No circularity: derivation of Airy reduction and eigenvalue extraction is independent of target scaling

full rationale

The paper derives the edge-limit reduction of the BdG equations to the coupled Airy system from the microscopic equations and Thomas-Fermi profile, then extracts the universal coefficient χ directly as the lowest eigenvalue of that derived system. The EFT reproduces the same Q^{1/9} scaling with standard low-energy constants whose values are not required for the leading scaling claim. Numerical spectrum computation serves as independent confirmation rather than input. No quoted step equates a prediction to a fitted parameter or self-citation by construction; the central scaling result follows from the explicit reduction and eigenvalue problem rather than being presupposed.

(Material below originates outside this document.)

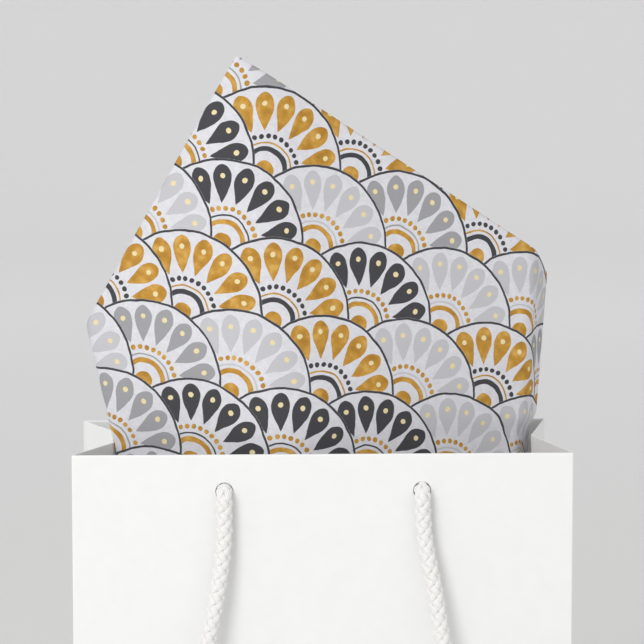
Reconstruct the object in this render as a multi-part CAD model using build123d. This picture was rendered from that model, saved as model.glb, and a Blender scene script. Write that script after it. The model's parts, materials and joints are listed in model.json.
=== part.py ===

Axiom & Free-Parameter Ledger

2 free parameters · 2 axioms · 0 invented entities

Only the abstract is available, so the ledger is necessarily incomplete. The paper introduces at least one universal coefficient χ extracted from the Airy eigenvalue and two low-energy constants in the EFT; these function as free parameters that set the numerical prefactor. The reduction to the Airy system is treated as a derived result rather than an axiom, but its validity is a load-bearing assumption.

free parameters (2)
  • χ
    Universal edge coefficient fixed by the lowest eigenvalue of the coupled Airy system; sets the overall scale of the odd-even splitting.
  • two low-energy constants
    Introduced in the EFT description of the boundary fermionic mode coupled to the Goldstone field.
axioms (2)
  • domain assumption The large-N BdG description remains valid in the edge region of the trapped gas.
    Invoked to justify the reduction to the Airy system.
  • domain assumption The large-charge EFT correctly captures the boundary mode and its coupling to the superfluid phase.
    Required for the EFT to reproduce the same Q scaling.